Tomando este empenho, eu vejo-me como que obrigada a fazer a Comunhão quotidiana, de modo que, deixando-a sem uma razão séria, eu devo sentir no coração algum remorso; e se por acaso a preguiça, a meticulosidade ou qualquer outro pretexto pretender afastar-me de Jesus, subitamente uma voz de exprobração me gritará ao coração: Como! Depois de teres prometido fazer a Comunhão quotidiana, abandona-la agora... E por tão pouca coisa? Jesus espera-te, e tu és tão preguiçosa que o deixas só? E se, nesta Comunhão que não queres fazer, Ele estivesse resolvido a enriquecer-te com alguma graça extraordinária?
Não quero que na minha conduta se repita o absurdo de me entusiasmar por certas vantagens secundárias, postergando outras de importância imensamente maior; isto é, de tomar grande empenho e obrigar-me até o ponto de sentir escrúpulos, se não faço uma determinada oração, uma prática de piedade ou uma mortificação todos os dias, e mostrar-me indiferente em fazer ou não a Comunhão quotidiana. Haverá uma ação mais bela, mais vantajosa e mais cara ao Coração de Jesus que a santa Comunhão? Portanto, por que ligar-me com empenho a poucos Padres Nossos, a uma terça parte do Rosário, a uma abstinência, a um jejum, e não empenhar-me em receber todos os dias o meu Jesus? À noite, quando estou para deitar-me, mais de uma vez me acontece recordar-me de que não recitei uma oração imposta por alguma confraria a que pertenço; pois, apesar de violentada pelo sono, tenho sempre resistido, não adormecendo enquanto não cumpro o meu dever. E por que, de manhã, não procedo eu do mesmo modo com relação à Comunhão? Não merece porventura Jesus mais atenções e mais amor que um Santo, um Anjo e a própria Maria Santíssima? Oh! Como seria belo, se se instituísse também, à semelhança de muitas outras, uma Confraria ou Associação para a Comunhão quotidiana?

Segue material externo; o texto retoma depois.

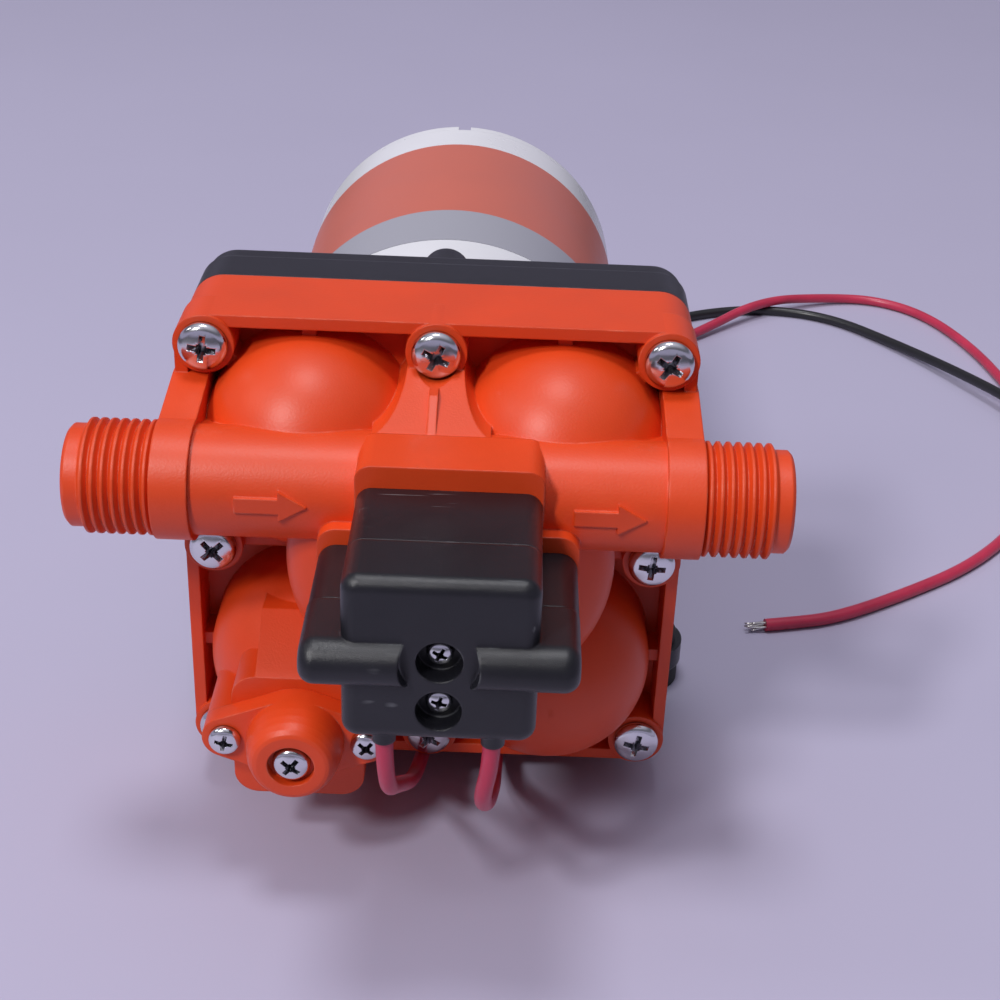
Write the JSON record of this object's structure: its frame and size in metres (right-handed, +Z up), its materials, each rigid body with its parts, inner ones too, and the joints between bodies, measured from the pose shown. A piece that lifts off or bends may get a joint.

Ó Jesus, eu prometo hoje ligar-me a ti por uma nova cadeia; eu me obrigo a fazer todas as manhãs a Comunhão, desde que as forças e o tempo não me faltem; e peço-te, ó meu doce amor, que, se faltar à minha promessa, me enchas o coração de tanta amargura e tão grande pena, que eu não venha a faltar mais à minha palavra; e se porventura me for impossível fazer a Comunhão sacramental, eu te prometo fazer a espiritual. Com este propósito, eu entendo unir-me sempre mais ao teu Coração e constrangê-lo a amar-me sempre mais, a abençoar-me todos os dias com novas bênçãos e a inscrever-me desde hoje no livro dos eleitos. Portanto, ó meu Jesus, eu espero que a Comunhão quotidiana será desde hoje como uma necessidade imprescindível do meu ser, uma obra necessária ao meu organismo espiritual. Oh! Como passarão belos e serenos os dias que me restam de vida! Todas as manhãs encontrar-me com Jesus! Todas as manhãs lavar a minha alma no seu Sangue! Todas as manhãs empenhá-lo em dar-me a vida eterna! Todas as manhãs procurar-lhe a mais bela consolação da sua vida eucarística!
A minha resolução está tomada: salvo o caso de verdadeira impossibilidade, todas as manhãs receberei o meu Jesus... Haverá sobre a terra dias sem sol, mas, na minha vida, não haverá nenhum sem Comunhão.